Gartner peak inflated expectations curve
|The Devil’s Advocate™|
Along with the simulation hypothesis a sign of our stupid times. Gartner plots the expectations of emerging technologies as they mature, and arrives at the conclusion that we overestimate the benefits of new technology over the short term, but wildly underestimate them over the long term.
The curve sees a “trigger” — the public introduction of a nascent technology — rapidly ascending to an overblown “peak expectation” which, being impossible to fulfil in the short term, collapses in time into a “disillusionment trough” before a gradual resurrection, as patient and unglamorous work to build out the technology enlightens the world, pulling expectations back up to a steadily increasing plateau.

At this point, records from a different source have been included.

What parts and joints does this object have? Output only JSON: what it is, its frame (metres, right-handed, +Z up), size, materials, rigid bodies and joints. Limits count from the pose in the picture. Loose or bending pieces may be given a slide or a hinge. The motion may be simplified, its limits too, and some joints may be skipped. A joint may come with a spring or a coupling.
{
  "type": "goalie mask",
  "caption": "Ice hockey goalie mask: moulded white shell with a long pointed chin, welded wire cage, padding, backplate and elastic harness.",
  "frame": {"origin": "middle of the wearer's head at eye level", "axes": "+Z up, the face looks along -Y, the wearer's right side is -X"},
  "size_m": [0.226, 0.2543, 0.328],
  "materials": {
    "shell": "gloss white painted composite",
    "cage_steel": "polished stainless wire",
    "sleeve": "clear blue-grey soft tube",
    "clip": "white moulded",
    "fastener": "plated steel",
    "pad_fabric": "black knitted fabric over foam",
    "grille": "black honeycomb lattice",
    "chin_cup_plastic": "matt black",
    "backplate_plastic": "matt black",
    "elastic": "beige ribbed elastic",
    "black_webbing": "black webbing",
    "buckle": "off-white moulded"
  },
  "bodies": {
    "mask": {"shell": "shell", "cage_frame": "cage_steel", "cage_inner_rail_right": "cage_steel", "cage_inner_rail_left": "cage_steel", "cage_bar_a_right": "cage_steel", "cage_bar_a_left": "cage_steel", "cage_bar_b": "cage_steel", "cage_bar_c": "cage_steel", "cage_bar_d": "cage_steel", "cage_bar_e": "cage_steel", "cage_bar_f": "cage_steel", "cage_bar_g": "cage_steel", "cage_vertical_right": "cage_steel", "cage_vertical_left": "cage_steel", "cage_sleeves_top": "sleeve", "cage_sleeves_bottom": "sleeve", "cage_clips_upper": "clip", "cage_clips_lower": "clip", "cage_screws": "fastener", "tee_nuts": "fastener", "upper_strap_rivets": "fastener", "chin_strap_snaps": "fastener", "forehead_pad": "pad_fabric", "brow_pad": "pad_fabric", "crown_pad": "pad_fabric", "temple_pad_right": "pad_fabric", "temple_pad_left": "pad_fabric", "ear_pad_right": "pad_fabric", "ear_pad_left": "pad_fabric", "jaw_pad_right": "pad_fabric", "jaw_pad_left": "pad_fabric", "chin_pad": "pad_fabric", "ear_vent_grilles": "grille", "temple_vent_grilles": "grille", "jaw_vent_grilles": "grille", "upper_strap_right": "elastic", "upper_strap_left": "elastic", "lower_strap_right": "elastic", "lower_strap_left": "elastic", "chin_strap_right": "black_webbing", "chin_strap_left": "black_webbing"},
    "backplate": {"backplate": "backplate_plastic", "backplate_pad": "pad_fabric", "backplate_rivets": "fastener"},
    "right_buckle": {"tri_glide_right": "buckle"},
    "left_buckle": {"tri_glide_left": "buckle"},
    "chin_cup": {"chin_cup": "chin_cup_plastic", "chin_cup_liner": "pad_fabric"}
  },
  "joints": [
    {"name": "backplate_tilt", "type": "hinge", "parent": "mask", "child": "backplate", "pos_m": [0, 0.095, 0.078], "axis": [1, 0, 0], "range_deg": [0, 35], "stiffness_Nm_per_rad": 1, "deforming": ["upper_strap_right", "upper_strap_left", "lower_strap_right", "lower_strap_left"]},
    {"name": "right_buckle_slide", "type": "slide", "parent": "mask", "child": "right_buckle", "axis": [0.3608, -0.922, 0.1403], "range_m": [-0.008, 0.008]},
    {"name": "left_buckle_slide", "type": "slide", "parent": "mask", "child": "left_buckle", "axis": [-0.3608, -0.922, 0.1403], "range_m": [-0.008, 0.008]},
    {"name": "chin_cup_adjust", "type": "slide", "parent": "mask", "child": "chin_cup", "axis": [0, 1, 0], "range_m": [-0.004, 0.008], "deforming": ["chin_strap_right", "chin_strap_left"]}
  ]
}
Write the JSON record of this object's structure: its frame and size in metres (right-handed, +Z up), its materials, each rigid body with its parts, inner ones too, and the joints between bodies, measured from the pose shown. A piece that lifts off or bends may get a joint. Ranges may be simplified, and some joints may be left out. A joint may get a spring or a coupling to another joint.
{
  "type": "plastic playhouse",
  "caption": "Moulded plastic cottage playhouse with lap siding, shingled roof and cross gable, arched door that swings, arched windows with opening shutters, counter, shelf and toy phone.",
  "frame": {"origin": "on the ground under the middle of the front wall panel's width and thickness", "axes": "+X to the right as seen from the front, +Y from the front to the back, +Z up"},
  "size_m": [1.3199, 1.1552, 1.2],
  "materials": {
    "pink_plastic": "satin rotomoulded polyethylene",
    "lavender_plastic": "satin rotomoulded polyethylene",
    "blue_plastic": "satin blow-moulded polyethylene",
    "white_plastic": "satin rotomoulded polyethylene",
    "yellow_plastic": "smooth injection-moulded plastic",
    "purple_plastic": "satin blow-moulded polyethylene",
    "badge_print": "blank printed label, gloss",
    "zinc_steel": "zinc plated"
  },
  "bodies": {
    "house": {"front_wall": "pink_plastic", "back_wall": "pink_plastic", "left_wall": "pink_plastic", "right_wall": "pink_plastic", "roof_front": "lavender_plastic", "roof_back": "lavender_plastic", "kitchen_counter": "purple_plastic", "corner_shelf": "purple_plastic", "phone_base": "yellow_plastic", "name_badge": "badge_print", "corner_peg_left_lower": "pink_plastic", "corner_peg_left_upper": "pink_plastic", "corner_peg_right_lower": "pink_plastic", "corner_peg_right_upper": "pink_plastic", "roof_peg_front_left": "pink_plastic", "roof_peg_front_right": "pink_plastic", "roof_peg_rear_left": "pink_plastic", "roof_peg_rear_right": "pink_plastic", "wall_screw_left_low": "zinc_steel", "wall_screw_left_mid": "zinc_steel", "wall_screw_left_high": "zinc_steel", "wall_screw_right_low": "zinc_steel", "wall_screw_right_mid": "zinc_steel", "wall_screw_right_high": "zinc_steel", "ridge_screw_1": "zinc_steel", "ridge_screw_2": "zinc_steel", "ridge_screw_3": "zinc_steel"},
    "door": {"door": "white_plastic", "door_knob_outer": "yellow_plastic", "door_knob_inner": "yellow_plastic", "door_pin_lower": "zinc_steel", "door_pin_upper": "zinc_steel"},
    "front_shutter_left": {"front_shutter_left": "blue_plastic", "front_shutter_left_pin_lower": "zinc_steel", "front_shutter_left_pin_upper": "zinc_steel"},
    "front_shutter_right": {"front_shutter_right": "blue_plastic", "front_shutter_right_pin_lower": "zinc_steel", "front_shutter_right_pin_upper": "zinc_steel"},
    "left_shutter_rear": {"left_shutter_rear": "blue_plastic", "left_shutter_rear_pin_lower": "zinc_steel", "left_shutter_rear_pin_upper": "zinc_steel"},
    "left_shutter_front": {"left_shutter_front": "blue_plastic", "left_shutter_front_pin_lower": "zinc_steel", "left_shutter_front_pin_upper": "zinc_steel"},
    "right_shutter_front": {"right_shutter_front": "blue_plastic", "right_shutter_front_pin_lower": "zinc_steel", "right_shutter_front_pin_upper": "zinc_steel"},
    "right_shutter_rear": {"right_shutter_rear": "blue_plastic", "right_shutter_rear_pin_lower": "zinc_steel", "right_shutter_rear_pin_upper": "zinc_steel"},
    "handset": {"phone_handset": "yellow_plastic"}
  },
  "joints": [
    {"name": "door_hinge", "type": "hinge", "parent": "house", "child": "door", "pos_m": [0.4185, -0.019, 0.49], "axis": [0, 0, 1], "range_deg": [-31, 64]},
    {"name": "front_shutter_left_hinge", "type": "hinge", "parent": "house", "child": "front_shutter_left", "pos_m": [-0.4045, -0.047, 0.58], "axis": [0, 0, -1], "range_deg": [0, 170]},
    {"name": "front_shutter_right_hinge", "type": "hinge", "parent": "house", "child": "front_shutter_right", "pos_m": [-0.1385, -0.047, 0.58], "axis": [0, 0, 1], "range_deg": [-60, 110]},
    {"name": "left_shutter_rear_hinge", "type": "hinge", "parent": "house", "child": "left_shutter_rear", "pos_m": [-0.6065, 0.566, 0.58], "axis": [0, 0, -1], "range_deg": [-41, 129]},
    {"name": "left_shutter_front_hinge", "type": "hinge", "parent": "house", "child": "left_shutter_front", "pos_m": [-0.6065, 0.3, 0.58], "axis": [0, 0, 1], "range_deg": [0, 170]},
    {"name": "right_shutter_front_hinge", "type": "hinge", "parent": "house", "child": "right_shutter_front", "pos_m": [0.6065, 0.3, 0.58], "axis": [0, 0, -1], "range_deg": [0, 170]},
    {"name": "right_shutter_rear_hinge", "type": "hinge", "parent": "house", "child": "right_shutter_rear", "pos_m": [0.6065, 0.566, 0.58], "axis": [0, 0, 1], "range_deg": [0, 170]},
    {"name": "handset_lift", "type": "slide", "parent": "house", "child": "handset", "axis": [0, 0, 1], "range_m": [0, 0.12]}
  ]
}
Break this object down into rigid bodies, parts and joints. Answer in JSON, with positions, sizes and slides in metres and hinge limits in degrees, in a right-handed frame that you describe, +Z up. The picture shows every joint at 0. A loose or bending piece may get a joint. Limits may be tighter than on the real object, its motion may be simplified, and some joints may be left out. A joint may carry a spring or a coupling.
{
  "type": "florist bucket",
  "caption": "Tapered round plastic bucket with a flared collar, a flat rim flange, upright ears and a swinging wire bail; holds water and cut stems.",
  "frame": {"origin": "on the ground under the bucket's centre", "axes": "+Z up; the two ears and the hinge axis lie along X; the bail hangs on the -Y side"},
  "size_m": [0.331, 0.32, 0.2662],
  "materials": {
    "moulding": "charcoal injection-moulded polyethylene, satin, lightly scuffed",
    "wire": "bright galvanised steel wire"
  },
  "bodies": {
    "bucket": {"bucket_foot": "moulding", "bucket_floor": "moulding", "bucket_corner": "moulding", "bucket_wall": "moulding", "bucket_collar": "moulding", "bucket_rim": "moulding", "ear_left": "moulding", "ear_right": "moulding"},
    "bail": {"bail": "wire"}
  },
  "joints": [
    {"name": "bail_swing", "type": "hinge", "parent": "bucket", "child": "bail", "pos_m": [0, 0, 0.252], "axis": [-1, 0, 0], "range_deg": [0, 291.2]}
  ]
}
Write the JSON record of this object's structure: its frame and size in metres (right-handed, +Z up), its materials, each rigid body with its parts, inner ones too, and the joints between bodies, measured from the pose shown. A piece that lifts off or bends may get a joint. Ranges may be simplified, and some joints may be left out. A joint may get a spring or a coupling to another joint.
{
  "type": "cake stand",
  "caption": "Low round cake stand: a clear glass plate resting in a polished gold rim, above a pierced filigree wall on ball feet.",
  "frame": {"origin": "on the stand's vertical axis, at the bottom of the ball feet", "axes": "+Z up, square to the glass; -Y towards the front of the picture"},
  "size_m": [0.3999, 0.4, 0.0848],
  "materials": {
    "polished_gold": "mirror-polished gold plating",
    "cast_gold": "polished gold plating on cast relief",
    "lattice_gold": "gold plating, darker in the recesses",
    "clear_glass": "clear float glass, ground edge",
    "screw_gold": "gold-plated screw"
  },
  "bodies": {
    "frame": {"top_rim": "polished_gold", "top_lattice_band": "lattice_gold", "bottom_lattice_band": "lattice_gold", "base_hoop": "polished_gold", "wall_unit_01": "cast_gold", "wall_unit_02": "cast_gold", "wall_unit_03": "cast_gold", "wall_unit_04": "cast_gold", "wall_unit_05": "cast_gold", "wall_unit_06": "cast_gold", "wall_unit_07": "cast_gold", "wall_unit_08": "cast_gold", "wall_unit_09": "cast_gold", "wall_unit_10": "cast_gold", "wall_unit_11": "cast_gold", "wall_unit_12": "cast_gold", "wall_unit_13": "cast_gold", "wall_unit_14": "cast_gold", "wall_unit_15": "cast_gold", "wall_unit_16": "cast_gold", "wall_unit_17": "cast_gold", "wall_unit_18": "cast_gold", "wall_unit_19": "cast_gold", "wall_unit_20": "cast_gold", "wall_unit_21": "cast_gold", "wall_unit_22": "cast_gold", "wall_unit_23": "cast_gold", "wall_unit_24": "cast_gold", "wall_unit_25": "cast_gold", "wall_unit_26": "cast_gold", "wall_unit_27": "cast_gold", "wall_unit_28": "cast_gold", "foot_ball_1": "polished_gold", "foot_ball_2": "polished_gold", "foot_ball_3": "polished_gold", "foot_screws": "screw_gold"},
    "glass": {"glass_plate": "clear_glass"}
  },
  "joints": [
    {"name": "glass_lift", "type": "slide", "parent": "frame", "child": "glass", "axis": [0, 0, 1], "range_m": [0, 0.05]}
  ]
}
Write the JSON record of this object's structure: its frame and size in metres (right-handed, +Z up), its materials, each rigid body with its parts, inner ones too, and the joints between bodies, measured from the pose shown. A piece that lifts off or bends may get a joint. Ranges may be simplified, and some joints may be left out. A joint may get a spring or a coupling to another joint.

But rather like the fatuous 10,000 hours hypothesis, the peak inflated expectations curve suffers, progressively, from a debilitating survivorship bias. This kicks in just where the curve gets interesting — its trough — and no-one ever draws the curve quite long enough to illustrate what happens when the mature technology becomes quotidian and then archaic.
Many of the great technologies of the age do demonstrate this kind of technology — the internet is arguably one, though the trough was barely lower than that first peak expectation — but just as many do not. Email exploded, from nowhere, and never looked back. Just as many technologies troughed, never to return.